Cuez - Tinkelist Assignment

Coding challenge - Part Position answered by Theofanis Vardatsikos (vardtheo@gmail.com).

What potential actions do you identify as requiring a recalculation of positions in the Parts linked to the Episode?

Actions create and update require recalculation of positions. For update only when the position is changed. Position would not need to be sequential in order for indexing to work e.g., 1,4,5,7 would be acceptable, then delete does not need recalculation. However, if position is required to be sequential then recalculation is needed also in delete. I assume another endpoint exists solely for sorting all the parts, in UI terms it could be a list with draggable records, then recalculation is needed at the endpoint.

What API Request payload structure would you use to reliable place the Parts in the position they should end up on? Consider separate endpoints to add, delete and sort Parts.

For adding Parts

  • I would suggest to simply add the position property in the request sent.
    • This might produce false result when two users send the request simultaneously with the same position. In this occasion one of them would be moved one position after the other. Finally, we would have to recalculate the position for the ones after it.
  • Another method would be to send ... "position_after": 1 .... position_after is the id of the previous Part, so this new Part must be added after that existing part. It is like using the existing Part as pointer like a node in a linked list. A similar approach could be used for position_before.
    • However, if the existing part is deleted by the time the user submits the request then this could result in error.
    • Also, if the existing part has been moved to another position until the user submits the request, then the new one will be implicitly moved. However, this might be the correct result if the two Parts have some logic correlation between each other.
  • Third option would be to send an array of the ids of all the Parts. The sequence of each id would imply the position of the equivalent Part. One of these items would be a placeholder for the new item. This would result in setting up the absolute correct list, but possibly overwriting existing changes that were made until the form was submitted.

If I could have more information I could select the most appropriate option or even provide an alternative one better suited for your requirements.

For deletion simply delete the particular Part. If sequential positions are required then recalculate the position of all the Parts after it.

For sorting send an array of ids of all the Parts (the same as the third approach from addition). The sequence of each id in the array would imply the position of each Part. This would result in setting up the absolute correct list, but possibly overwriting existing changes that were made since the user loaded that page and until the form was submitted.

Implement the calculation of the new positions for Parts when changes are performed that affect them.
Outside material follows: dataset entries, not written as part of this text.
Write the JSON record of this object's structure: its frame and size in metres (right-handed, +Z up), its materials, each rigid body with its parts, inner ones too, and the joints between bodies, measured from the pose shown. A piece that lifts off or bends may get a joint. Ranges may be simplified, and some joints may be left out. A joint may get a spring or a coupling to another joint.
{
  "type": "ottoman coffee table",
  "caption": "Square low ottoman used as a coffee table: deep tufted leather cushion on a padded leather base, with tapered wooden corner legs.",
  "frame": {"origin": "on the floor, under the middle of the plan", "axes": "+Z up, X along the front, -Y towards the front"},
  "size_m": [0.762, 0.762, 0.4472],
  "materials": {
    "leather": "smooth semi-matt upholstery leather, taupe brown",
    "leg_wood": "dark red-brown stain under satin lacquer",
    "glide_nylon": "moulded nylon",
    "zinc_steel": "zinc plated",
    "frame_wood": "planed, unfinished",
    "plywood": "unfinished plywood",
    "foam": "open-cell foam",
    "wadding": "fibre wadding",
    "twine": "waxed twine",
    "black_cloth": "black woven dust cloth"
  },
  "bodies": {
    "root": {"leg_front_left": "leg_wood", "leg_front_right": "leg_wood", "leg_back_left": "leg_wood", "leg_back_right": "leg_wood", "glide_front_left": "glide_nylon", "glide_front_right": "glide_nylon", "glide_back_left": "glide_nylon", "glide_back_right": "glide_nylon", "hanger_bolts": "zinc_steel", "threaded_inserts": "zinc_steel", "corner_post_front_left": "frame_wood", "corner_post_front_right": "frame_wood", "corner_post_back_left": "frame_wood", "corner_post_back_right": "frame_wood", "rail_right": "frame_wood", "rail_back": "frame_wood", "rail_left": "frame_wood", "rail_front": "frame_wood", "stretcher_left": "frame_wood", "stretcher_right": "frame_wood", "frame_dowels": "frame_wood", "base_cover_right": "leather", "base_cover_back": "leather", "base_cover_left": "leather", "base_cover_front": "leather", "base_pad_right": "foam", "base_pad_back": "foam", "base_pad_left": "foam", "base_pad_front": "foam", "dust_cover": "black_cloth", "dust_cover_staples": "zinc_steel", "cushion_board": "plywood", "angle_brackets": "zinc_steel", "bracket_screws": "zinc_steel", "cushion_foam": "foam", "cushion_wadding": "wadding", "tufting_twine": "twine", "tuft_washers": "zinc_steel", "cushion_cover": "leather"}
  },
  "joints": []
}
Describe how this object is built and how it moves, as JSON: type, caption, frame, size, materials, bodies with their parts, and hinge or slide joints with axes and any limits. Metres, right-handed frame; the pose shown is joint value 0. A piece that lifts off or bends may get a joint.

Ideally, the best approach would be to make all the necessary changes withing a single query. In this way we eliminate errors by minimising back-forth between PHP and SQL otherwise we would need to wrap those PHP statements in a SQL transaction. Additionally, limiting back-forth between PHP and SQL and not using transaction would result in significantly less execution time. Which in each turn would produce less delay for the consequent requests as it would lock the SQL tables for significantly less time, and that is an imperative requirement for repeating changes in a large dataset.

Having said all that, the following Laravel code updates the position of all Parts from an array of IDs like in sorting in the previous question in a single upsert statement.

$ids = [10, 13, 7, 18, 11]; // IDs of Parts in the same sequence as they should be positioned.
$upsert = array_map(fn(int $id, int $index) => ['id' => $id, 'position' => $index], $ids);
Part::upsert($upsert, ['id'], ['position']);

An alternative implementation (maybe not so performant) with the same result would be.

$ids = [8, 1, 5, 2, 3, 7]; // Sanitize contents for sql-injection
Part::whereIn('id', $ids)->update(['position' => DB::raw("FIND_IN_SET(id, '" . implode(',', $ids) . "')")]);
// UPDATE parts SET position = FIND_IN_SET(id, '8,1,5,2,3,7') WHERE id IN (8,1,5,2,3,7);

In the following code we change the position of one Part and recalculate the position for every Part in the range between the old and new position. The rest of the Parts [below min(new,old), above max(new,old)] remain unchanged since they are not affected. In a single query we change the position for the designated Part and increase/decrease all the other Parts by one according to whether the designated Part moved down/up respectively.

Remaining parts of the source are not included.